■ Aim ■
Report every line from the material that contains the word "this".

■ Record excerpts ■

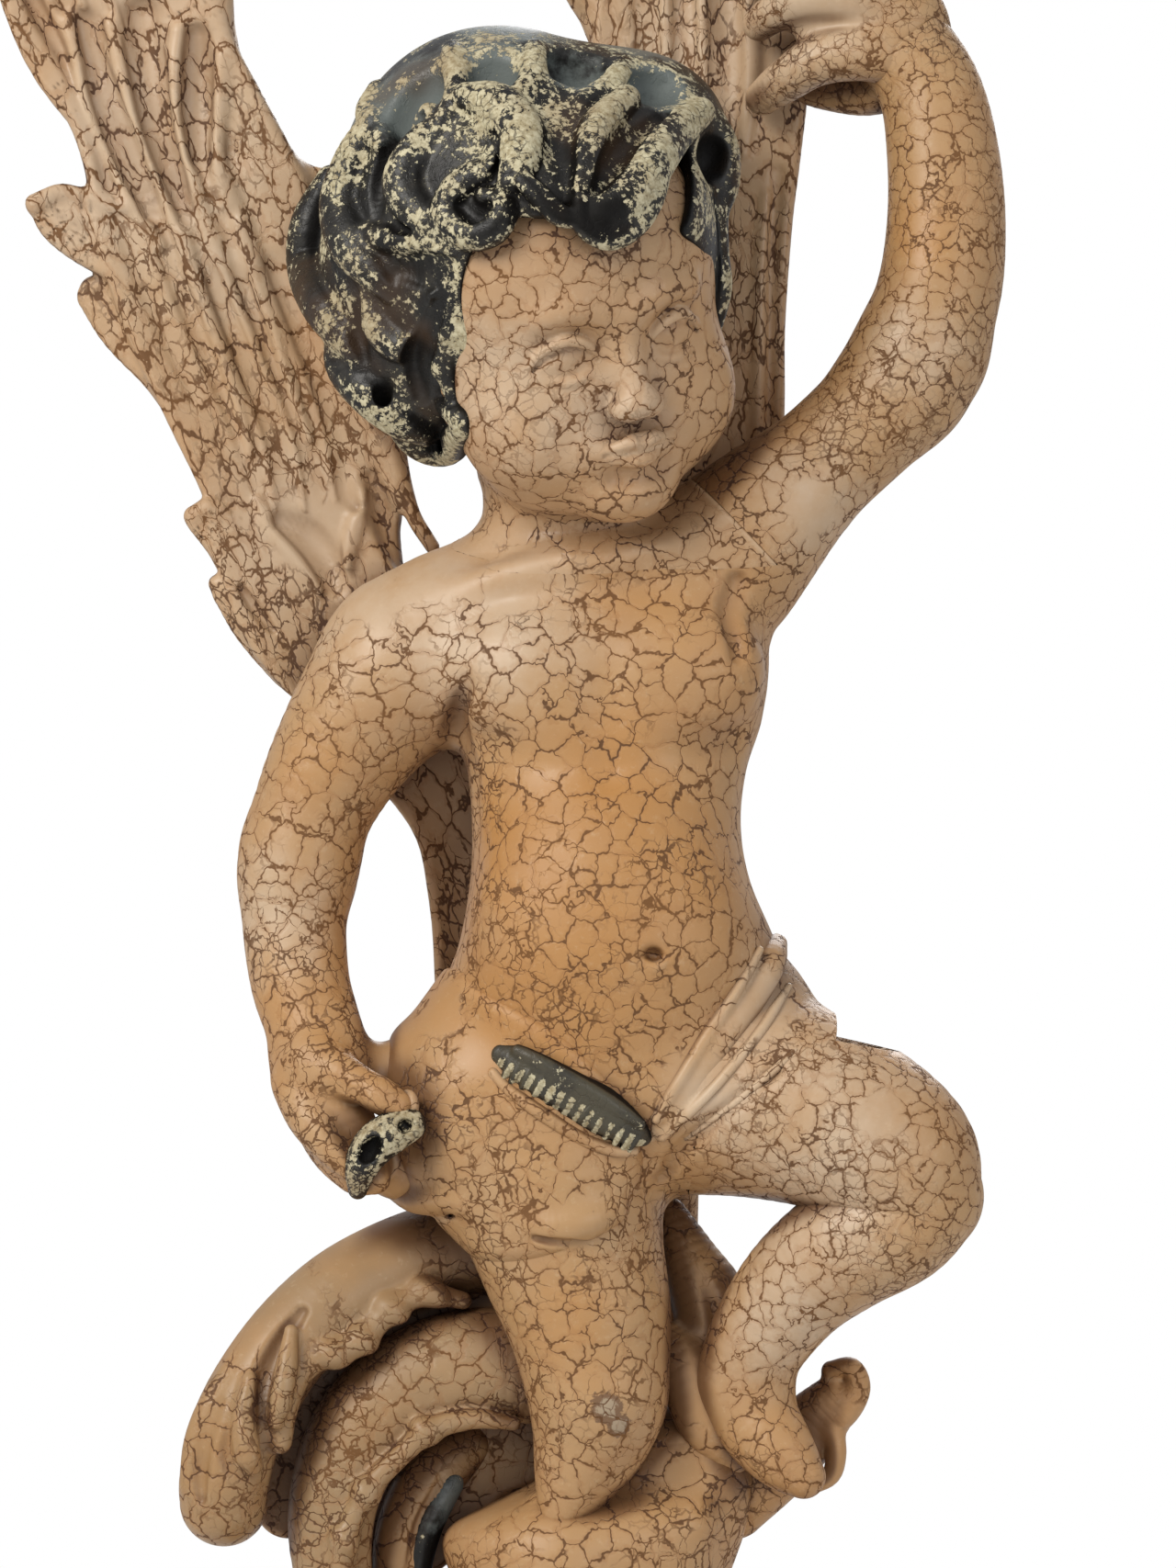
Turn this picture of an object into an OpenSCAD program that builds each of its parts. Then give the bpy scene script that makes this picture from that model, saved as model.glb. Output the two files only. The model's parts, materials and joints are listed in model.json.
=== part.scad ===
...
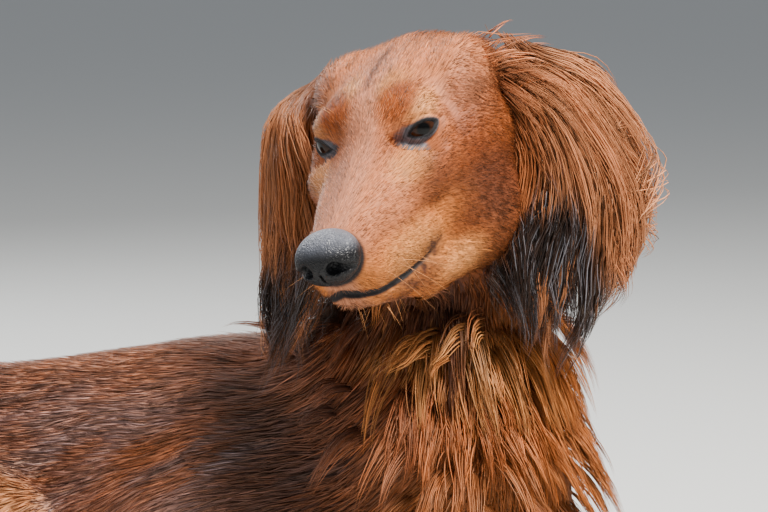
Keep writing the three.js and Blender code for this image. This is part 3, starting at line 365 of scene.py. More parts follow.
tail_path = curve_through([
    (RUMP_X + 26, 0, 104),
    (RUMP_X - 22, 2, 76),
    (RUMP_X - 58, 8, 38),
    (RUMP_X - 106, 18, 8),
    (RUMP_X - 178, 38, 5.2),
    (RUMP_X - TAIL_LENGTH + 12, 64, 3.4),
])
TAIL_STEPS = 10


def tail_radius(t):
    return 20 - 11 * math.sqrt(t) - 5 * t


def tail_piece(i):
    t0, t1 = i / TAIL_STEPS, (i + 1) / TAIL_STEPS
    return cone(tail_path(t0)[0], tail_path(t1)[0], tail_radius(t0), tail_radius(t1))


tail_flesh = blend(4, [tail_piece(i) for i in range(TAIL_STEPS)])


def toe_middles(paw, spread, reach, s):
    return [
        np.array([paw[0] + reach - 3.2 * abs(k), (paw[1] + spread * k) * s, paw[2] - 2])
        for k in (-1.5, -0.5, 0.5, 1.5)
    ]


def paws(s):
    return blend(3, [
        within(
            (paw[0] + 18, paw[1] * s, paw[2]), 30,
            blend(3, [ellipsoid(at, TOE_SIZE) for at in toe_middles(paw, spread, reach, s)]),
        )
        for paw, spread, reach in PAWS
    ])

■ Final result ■
Turn this picture of an object into an OpenSCAD program that builds each of its parts. Then give the bpy scene script that makes this picture from that model, saved as model.glb. Output the two files only. The model's parts, materials and joints are listed in model.json.
Keep writing the three.js and Blender code for this image. This is part 3, starting at line 365 of scene.py. More parts follow.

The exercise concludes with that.